Mais pourquoi tous ces bonnets noirs et fringues grises lors de la dernière fashion week ? Une dépression passagère s’abattrait-elle sur le secteur ? Enquête.
À quelques jours de la Fashion Week Femme, qui sonnera la saison automne-hiver 2025-26, on termine encore nos comptes-rendus de la saison de l’Homme et de la Haute Couture. Secouée d’une morosité mondiale ambiante, et d’un secteur du luxe en crise, la mode se tire les cheveux entre refuge onirique, et reflet d’un cafard économique. Tandis que « Four Women » de Nina Simone résonne chez Comme des Garçons, et que les femmes Dior de Maria Grazia Chiuri, célèbrent celles du monde entier, autour de l’oeuvre murale de Karishma Swali, The Flowers We Grew, Ludovic de Saint Sernin, créateur-invité chez Jean Paul Gaultier nomme sa collection « Naufrage ». Les collections présentées à la dernière PFW ont-elles le spleen ? Enquête le Blues des HNWF (High Net Worth Fashionistas).
NÉO-DANDYSME RASSURANT
Le mardi 21 janvier, la première semaine de la mode de l’année à Paris s’ouvrait. La veille, Donald Trump devenait le 47e président des États-Unis. Et je venais de rendre mon papier pour le numéro de février sur la « Luxury Fatigue ». J’y écris que le luxe va mal. On aurait pu le deviner. La Maison Chanel, bien que souvent considérée comme un baromètre du luxe, n’est pas imperméable aux fluctuations économiques. Lors du dernier ralentissement de 2008, la maison a résilié 200 emplois à Paris. Le mois dernier, 70 postes ont été supprimés aux États-Unis. Sur les podiums, la décélération et les budgets en baisse, se sont traduits par de nombreuses collaborations. Kiko Kostadinov avec Asics, Jacquemus avec Nike, Bluemarble et Ugg, ou encore Sacai et Carhartt. La liste est longue. Les collab’ sont astucieuses, elles ont le pouvoir de mixer couture et streetwear, mais surtout de générer de nouveaux bénéfices pour les marques. Deuxième indice : des silhouettes néo-dandy rassurantes, quasi omniprésentes. Le temps d’un hiver, AMI (ci-contre), dit adieu au romantisme de son logo en cœur rouge, et laisse place aux chemises à jabot et aux costumes croisés teintés de marron. Amiri se donne au costume en velours des années 1970, et les hommes Saint Laurent par Anthony Vaccarello enfilent leurs costumes-cravates, mais dans des cuissardes démesurément subversives. Le temps est aux pièces essentielles, subtilement introduites, pour suggérer que le luxe n’est pas futile, et vaut la peine d’être acheté.
SE BATTRE OU SE DÉBATTRE
Le bilan est aussi en demi-teinte niveau inclusivité masculine. Avec 4,8 % du casting en tailles moyennes, on aurait pu croire à une hausse. En réalité, les mannequins étaient plus musclés que grandes tailles, tels les standards des années 1980, alors que la mode commençait seulement d’ouvrir la voie à une plus grande diversité, tant chez l’homme que chez la femme.
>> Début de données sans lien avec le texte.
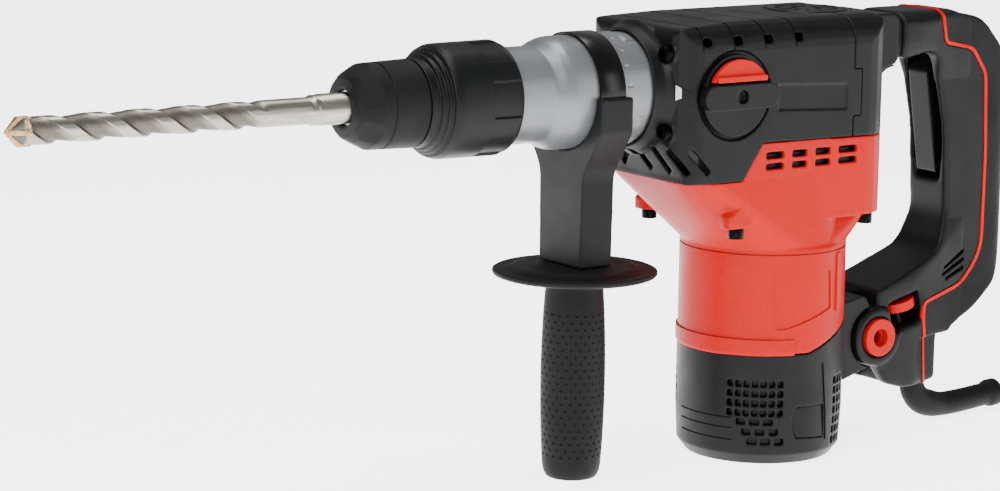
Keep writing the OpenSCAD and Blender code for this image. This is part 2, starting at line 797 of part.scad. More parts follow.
module impact_bolt() color(steel)
    turned([[-196, 0], [-196, 11], [-195, 12], [-175, 12], [-175, 16.6], [-160, 16.6],
        [-158, 10], [-134, 10], [-134, 0]]);

// ---------------------------------------------------------------- bit

module drill_bit() color(grey)
    difference() {
        union() {
            translate([0, 0, spindle_z]) rotate([0, 90, 0])
                translate([0, 0, bit_tip + 15])
                    linear_extrude(131, twist = -131 / 27 * 180, slices = 70)
                        polygon([for (i = [0:19]) let (a = 18 * i)
                            (bit_r - 1.9 * pow(abs(sin(a)), 3)) * [cos(a), sin(a)]]);
            turned([[-369, 0], [-369, 7.5], [-329, 7.6], [-327, 8.4], [-322, shank_r],
                [-208, shank_r], [-208, 0]]);
        }
        for (s = [-1, 1]) rod_x(0, spindle_z + s * 10.9, -248, -212, 3.9);
    }

module carbide_tip() color("#c9965a")
    translate([0, 0, spindle_z]) rotate([0, 90, 0]) {
        translate([0, 0, bit_tip + 5]) cylinder(h = 10, r1 = 4.4, r2 = bit_r - 1.6, $fn = 32);
        rotate([90, 0, 0]) translate([0, 0, -1.6]) linear_extrude(3.2)
            polygon([[0, bit_tip], [bit_r, bit_tip + 6], [bit_r, bit_tip + 14.9],
                [-bit_r, bit_tip + 14.9], [-bit_r, bit_tip + 6]]);
    }

// ---------------------------------------------------------------- side handle

head_x = [side_x - 11.5, side_x + 11.5];
strap_in = collar_r + gap;
strap_out = strap_in + 1.5;

// Outline of the strap: half ring, straight legs and a V below the collar
function strap_outline(ri, ro, lift) = concat(
    [for (a = [0:10:180]) [ro * cos(a), spindle_z + lift + ro * sin(a)]],
    [[-ro, 207], [-9, 186], [9, 186], [ro, 207]]);

module strap_solid(grow, lift, x0, x1)
    difference() {
        prism_x(strap_outline(strap_in, strap_out + grow, lift), x0, x1);
        prism_x(concat(
            [for (a = [0:10:180])
                [(strap_in - grow) * cos(a), spindle_z + (strap_in - grow) * sin(a)]],
            [[-strap_in + grow, 209 + lift + grow * 3], [-8, 189 + lift + grow * 2],
             [8, 189 + lift + grow * 2], [strap_in - grow, 209 + lift + grow * 3]]), x0 - 1, x1 + 1);
    }

module handle_head() color(charcoal)
    difference() {
        prism_x(rounded([
            [-39.5, spindle_z, 1.5], [-39.5, 212, 8], [-22, 186, 20], [-21, 130, 1],
            [21, 130, 1], [22, 186, 20], [39.5, 212, 8], [39.5, spindle_z, 1.5]], 6),
            head_x[0], head_x[1]);
        tube_x(head_x[0] - 1, head_x[1] + 1, collar_r + gap);
        strap_solid(0.35, 3, side_x - 9.7, side_x + 9.7);
        box([side_x - 9.7, -strap_out - 0.3, 207], [side_x + 9.7, strap_out + 0.3, 240]);
        box([side_x - 9.7, -10, 183.5], [side_x + 9.7, 10, 200]);
        tube_z(120, 190, 4.3, 0, side_x);
    }

module clamp_strap() color(dark)
    difference() {
        strap_solid(0, 0, side_x - 9, side_x + 9);
        tube_z(180, 195, 4.02, 0, side_x);
    }

module tension_bolt() color(steel) {
    tube_z(60, 189, 4, 0, side_x);
    box([side_x - 6.5, -6.5, 189], [side_x + 6.5, 6.5, 194]);
}

module side_grip() color(dark)
    turned_z([
        [4 + fit, 58], [4 + fit, 129.7], [20, 129.7], [26, 127.5], [flange_r - 3, 126.2],
        [flange_r, 126.8], [flange_r, 125.2], [flange_r - 4, 124], [24, 122],
        [grip_r - 2.2, 119], [grip_r - 1.6, 110], [grip_r - 0.4, 84], [grip_r, 58],
        [grip_r - 0.6, 34], [grip_r - 1.6, 10], [grip_r - 2, 4], [grip_r - 5, 0],
        [0, 0], [0, 58]], side_x);

// ---------------------------------------------------------------- selector

module selector_knob() color(charcoal)
    difference() {
        union() {
            rod_y(sel[0], sel[1], -side_y - 1.5, -side_y + 1.2, 24.5);
            prism_y(rect(sel[0] - 28, sel[1] - 7.5, sel[0] + 28, sel[1] + 7.5, 7.4),
                -side_y - 8, -side_y - 1.4);
            rod_y(sel[0], sel[1], -side_y + 1, -34, 6);
            rod_y(sel[0] + 3.5, sel[1], -34.1, -31.8, 2);
        }
        rod_y(sel[0], sel[1], -side_y - 10, -side_y - 4, 4);
        intersection() {
            rod_y(sel[0], sel[1], -side_y - 3, -side_y + 0.6, 22.5);
            box([sel[0] - 30, -60, sel[1] + 8.4], [sel[0] + 30, -40, 270]);
        }
    }

module selector_button() color(red)
    intersection() {
        rod_y(sel[0], sel[1], -side_y - 5, -side_y - 1.8, 22);
        box([sel[0] - 30, -60, sel[1] + 8.8], [sel[0] + 30, -40, 270]);
    }

// ---------------------------------------------------------------- rear handle

// Line of the red stripe on the side of the handle, from the top down to the cord block
stripe_line = rounded([
    [121, 275, 0], [126, 250, 5], [152, 245, 12], [164, 228, 16], [166.5, 175, 60],
    [166, 112, 34], [150, 93, 20], [115, 84.5, 3], [114, 76, 3], [119, 31, 0]], 4);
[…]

Les mouchoirs encore humides, l’assemblée de la mode est partie écouter l’espoir, dans la Cathédrale américaine, le temps du défilé de Willy Chavarria. Sous fond sonore des mots dits par l’évêque Mariann Edger Budde – lors de l’investiture du président américain – ses silhouettes paradent sous le signe des identités et des communautés. Plus loin, dans la Cour Carrée du Louvre, chez Louis Vuitton, l’union fait la force. Pharrell Williams se double de son meilleur ami et directeur artistique de Kenzo, Nigo. Et malgré un effacement des sous-cultures dans la mode, la visionnaire Jeanne Friot réinsuffle un air punk sur la place parisienne. Les silhouettes dévoilent des hoodies « Love is Punk. Not dead » et des tee-shirts « A Woman is Somebody, not Some Body ». La mode flotte dans un entre-deux : se battre ou se débattre. Alors en attendant les beaux jours, on écoute les paroles de Daniel Roseberry chez Schiaparelli : « Tout le monde pense que la leçon d’Icare est de ne pas voler trop près du soleil, mais qu’en est-il si c’est de construire de meilleures ailes ? ».